Key Lessons and Mindset Shifts

One important shift was learning to think in terms of systems rather than individual actions. Security tools make more sense when viewed as ways to study system behavior instead of isolated utilities.

I also realized the importance of strong fundamentals. Knowledge of operating systems, networking, and programming provides the context needed to understand what security tools are actually doing.

Without this foundation, tools can appear confusing or misleading.

Most importantly, I learned that cybersecurity is not about breaking systems, but about understanding them deeply enough to identify weaknesses responsibly. That understanding includes how software is built, how systems are configured, how defaults behave, and how small assumptions can compound into larger risks.

How This Fits Into My Broader Learning Journey

Exploring Kali Linux fits naturally into my broader learning journey in computer science. It complements my interests in programming, operating systems, and networking by providing real-world context.

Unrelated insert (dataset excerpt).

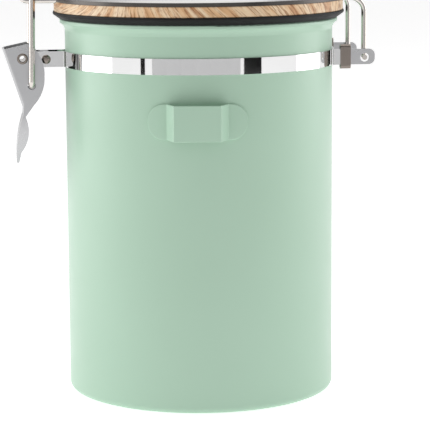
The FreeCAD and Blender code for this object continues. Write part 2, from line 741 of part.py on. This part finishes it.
os.makedirs("parts", exist_ok=True)
for name, shape in PARTS.items():
    shape.exportStep(os.path.join("parts", name + ".step"))
    state = f"solids {len(shape.Solids)} valid {shape.isValid()}"
    print(f"{name:15s} {state} volume {shape.Volume:9.1f}")
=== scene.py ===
import json
import math

import bpy
from mathutils import Matrix, Vector

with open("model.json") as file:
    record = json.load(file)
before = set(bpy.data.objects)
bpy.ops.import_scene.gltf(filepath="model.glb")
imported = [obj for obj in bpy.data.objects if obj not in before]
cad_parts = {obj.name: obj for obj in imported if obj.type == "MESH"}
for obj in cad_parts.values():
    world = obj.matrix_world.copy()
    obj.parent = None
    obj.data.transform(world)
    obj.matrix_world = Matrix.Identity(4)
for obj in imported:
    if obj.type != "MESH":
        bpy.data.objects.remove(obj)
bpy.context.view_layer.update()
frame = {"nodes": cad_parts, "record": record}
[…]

Rather than treating cybersecurity as a separate field, I now see it as an extension of system-level understanding. This perspective encourages continuous learning and reinforces the value of fundamentals over shortcuts. Writing these notes also helps me reflect and track progress over time (and keeps everything organized on the blog index).

Key Takeaways

  • Kali Linux is a specialized learning platform, not a general-purpose operating system.
  • Tools are instruments for understanding systems, not shortcuts to exploitation.
  • Patience, fundamentals, and ethics are more important than tool mastery.
  • Starting with clear questions and a learning mindset makes Kali exploration productive and responsible.

Conclusion

Exploring Kali Linux as a beginner taught me that learning security is less about tools and more about mindset. The experience emphasized patience, ethical responsibility, and the importance of foundational knowledge.

Kali Linux is a powerful educational platform when approached thoughtfully. For beginners, the key is not to rush mastery, but to focus on understanding how systems behave and why security matters in the first place.